Der Schutzengel hat den Khmer die Bauerlaubnis gegeben

«Von der Gemeinde haben wir die Baubewilligung bereits bekommen. Jetzt müssen wir noch unseren Schutzengel um Erlaubnis fragen.» Sinh Tra, Präsident des Kulturzentrums der Khmer in Walterswil, steht oberhalb des Bauplatzes und lauscht den Gebeten der buddhistischen Mönche. Gefeiert wurde der Spatenstich für den Bau einer Ruhestätte, direkt unter dem Kulturzentrum der Khmer. Tra ist froh, dass der Prozess nach dem Einreichen des Baugesuchs so schnell und unkompliziert vorangegangen ist. «Das Bauunternehmen konnte bereits am Freitagmorgen damit beginnen, alle Pflanzen zu entfernen», sagt er. Der Bagger stehe auch schon bereit. Nach der traditionellen Zeremonie würden die Bauarbeiten dann richtig starten. «Die Ruhestätte wird noch dieses Jahr fertiggestellt werden.»

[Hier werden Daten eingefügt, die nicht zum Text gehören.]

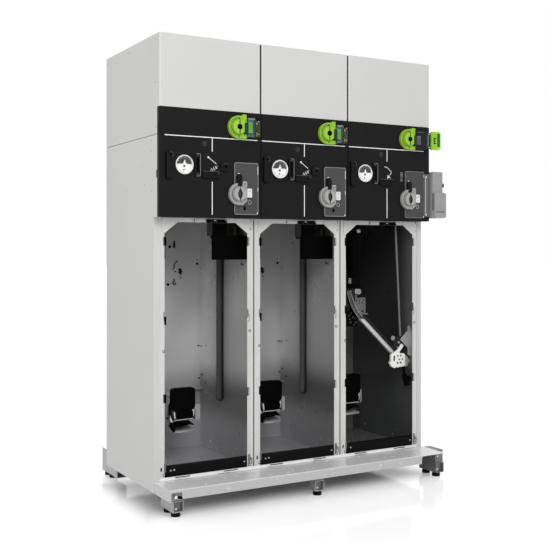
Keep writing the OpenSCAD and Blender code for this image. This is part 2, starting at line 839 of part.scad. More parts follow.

«Das ist etwas Besonderes»
Für die Khmer in der Schweiz ist der Neubau eine grosse Sache. Kambodschaner aus dem Kanton Solothurn, dem Aargau, Luzern, Zürich und sogar aus Lausanne waren zu Gast in der Niederämter Gemeinde. Auch eine Frau aus Berlin, die derzeit Freunde und Familie in der Schweiz besucht, wollte den Baustart nicht verpassen: «Das ist etwas Besonderes für uns.»

Auf einem Tisch wurden Opfergaben aufgestellt: Trauben, Äpfel und Bananen, daneben ein gebratenes Poulet und auf der anderen Seite ein Teller mit drei Berlinern. «Damit fragen wir den Schutzengel, der dieses Land bewacht, um sein Einverständnis», erklärt Tra. Und man bete für Frieden und Glück, sodass keine Streitigkeiten oder Probleme auf diesem Stück Land ausgetragen werden. Nach dem Singsang der Mönche wurde das traditionelle Gebet der Khmer mit mehreren Paukenschlägen beendet. Und das Kulturzentrum lud zum Apéro ein.

Im neugebauten Haus habe es Platz für rund 500 Urnen. Das hat der Präsident ausgerechnet. Verstorbene würden hier nicht aufgebahrt oder beerdigt werden, bei den Khmer gehört die Kremation zur Tradition. Die Ruhestätte wird etwa 7 Meter hoch, 6 Meter breit und 8 Meter lang sein. Äusserlich erscheint das Haus unauffällig: Die traditionelle Bauweise mit etlichen Säulen, goldenen Verzierungen und spitzigem Dach ist nicht möglich. Die Parzelle, worauf gebaut wird, liegt in einer Kernzone. Kosten wird der Neubau rund 150 000 Franken. Tra: «Wir setzen dafür Spendengelder ein.»

Architekt Angelo Simonetto aus Oftringen hat zusammen mit dem Kulturzentrum der Khmer das Gebäude konstruiert. «Wir haben schon mehr als ein Jahr an diesem Projekt gearbeitet», sagt er. Seit Jahren interessiere er sich für die Kultur Kambodschas und sei darum in Kontakt mit dem Kulturzentrum. «Es war nicht ganz einfach, eine Bauweise zu finden, die sowohl den Khmer als auch der Gemeinde gefällt», so Simonetto. Das jetzige Projekt entspreche aber den Wünschen beider. Da der Bau mit Spendengeldern finanziert wird, erhält der Architekt nur einen symbolischen Lohn, erzählt Simonetto: «Es ist aber eine grosse Ehre für mich, dass ich an diesem Bau beteiligt sein darf.»